Unsteady stagnation point flow past a permeable stretching/shrinking Riga plate in Al2O3-Cu/H2O hybrid nanofluid with thermal radiation

Purpose The investigation of fluid flow and heat transfer is incredibly significant in the present era, particularly in the engineering and manufacturing industries. Hence, this study aims to concern with analysing the unsteady stagnation point flow towards a permeable stretching/shrinking Riga plate of Al2O3-Cu/H2O. The effect of thermal radiation on the boundary layer flow is also taken into account. Design/methodology/approach The multi-variable differential equations with partial derivatives are transformed into third-order and second-order differential equations by applying appropriate transformations. The reduced mathematical model is solved in the MATLAB system by using the bvp4c procedure. This solution approach is capable of producing multiple solutions once the necessary assumptions are provided. Findings The results of various control parameters were analysed, and it has been observed that raising the solution viscosity from 0% to 0.5% and 1% improves the coefficient of skin friction and thermal conductivity by almost 1.0% and 1.9%. Similar response and observation can be witnessed in the addition of modified Hartmann number where the highest values dominate about 10.7% improvement. There is a substantial enhancement in the heat transfer rate, approximately 1.8% when the unsteadiness parameter leads around 30% in the boundary layer flow.
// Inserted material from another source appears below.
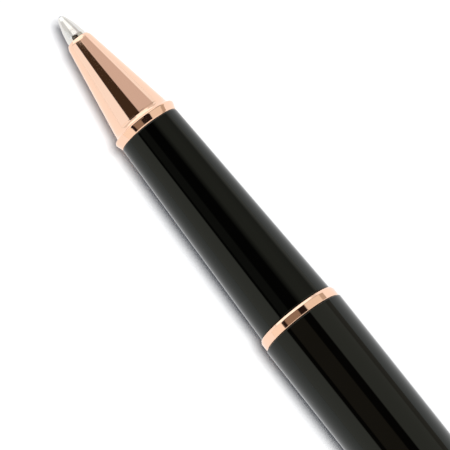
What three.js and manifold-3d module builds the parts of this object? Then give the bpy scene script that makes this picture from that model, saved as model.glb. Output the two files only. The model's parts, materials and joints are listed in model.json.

In contrast, the increment in thermal radiation promotes heat transfer deterioration. Further, more than one solution is proven, which invariably leads to a stability analysis, which validates the first solution's feasibility. Originality/value The present results are new and original for the study of flow and heat transfer on unsteady stagnation point flow past a permeable stretching/shrinking Riga plate in Al2O3-Cu/H2O hybrid nanofluid with thermal radiation.